Heterostructured MXene/Si Photodiodes With Sub-1-nm h-BN Blocking Layers for Suppressing Dark Current

Integrating two-dimensional materials with three-dimensional photosensitive semiconductors to form Schottky junctions for high-performance photodetection has attracted much research attention due to their excellent optical and electronic properties. However, the large dark current induced by the unexpected interface defects has greatly degraded their optoelectronic performance. Here, we reported a Schottky photodiode based on MXene/h-BN/Si van der Waals heterojunction, where the sub-1-nm h-BN layer significantly suppressed the dark currents by two orders of magnitude and raised the detectivity up to 1013 Jones. Ultrathin h-BN blocking layer free of dangling bonds effectively improved the interface quality due to the decreased interface trap states, resulting in a smaller ideal factor and larger Schottky barrier height.
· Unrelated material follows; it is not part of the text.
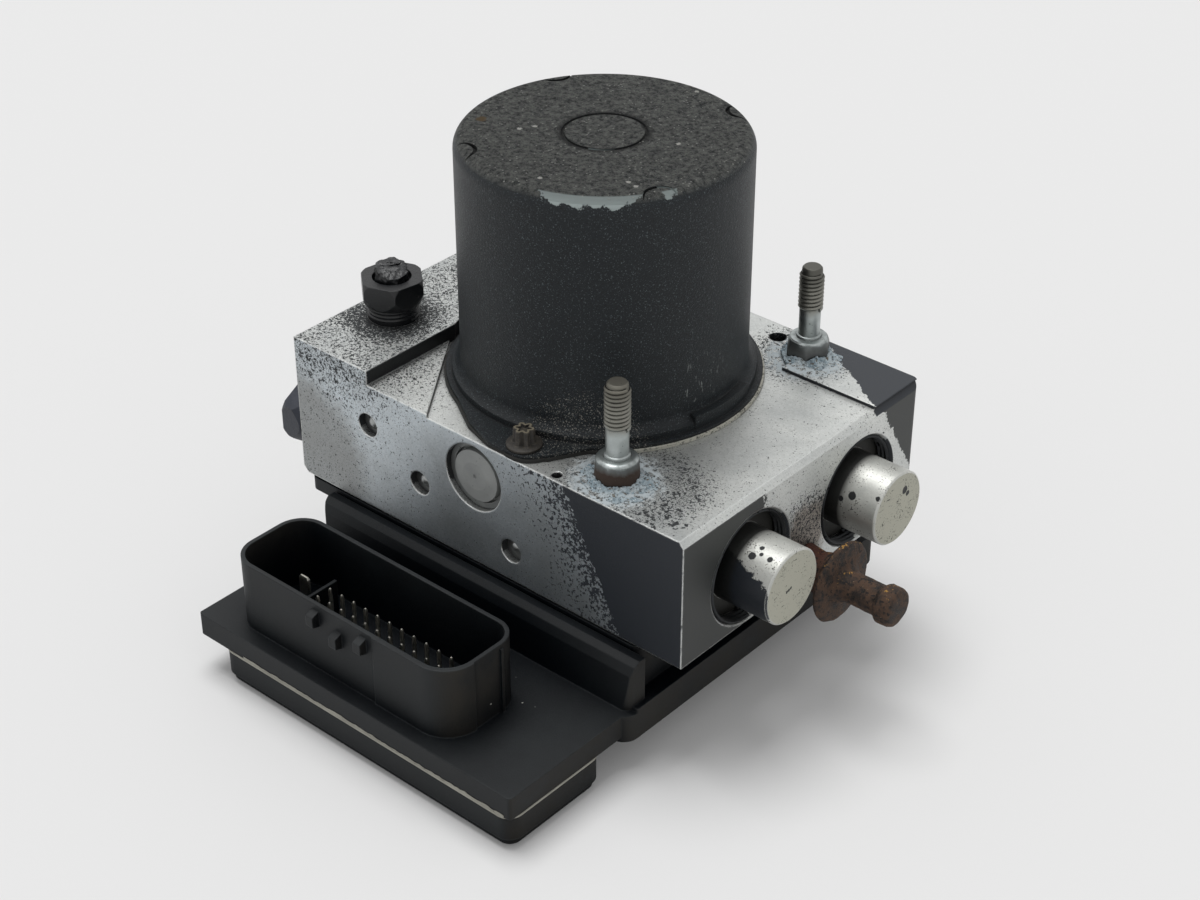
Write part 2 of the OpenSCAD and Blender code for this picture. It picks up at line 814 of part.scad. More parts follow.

Moreover, asymmetric carrier transport was achieved due to the hindrance of ultrathin h-BN layer on the electron tunneling from n-Si to MXene, weakening the interlayer coupling of photo-generated electron-hole pairs and enhancing the optoelectronic performance. This work demonstrated a feasible strategy to optimize MXene-based photodiodes with sub-1-nm h-BN blocking layer for high-performance photodetection.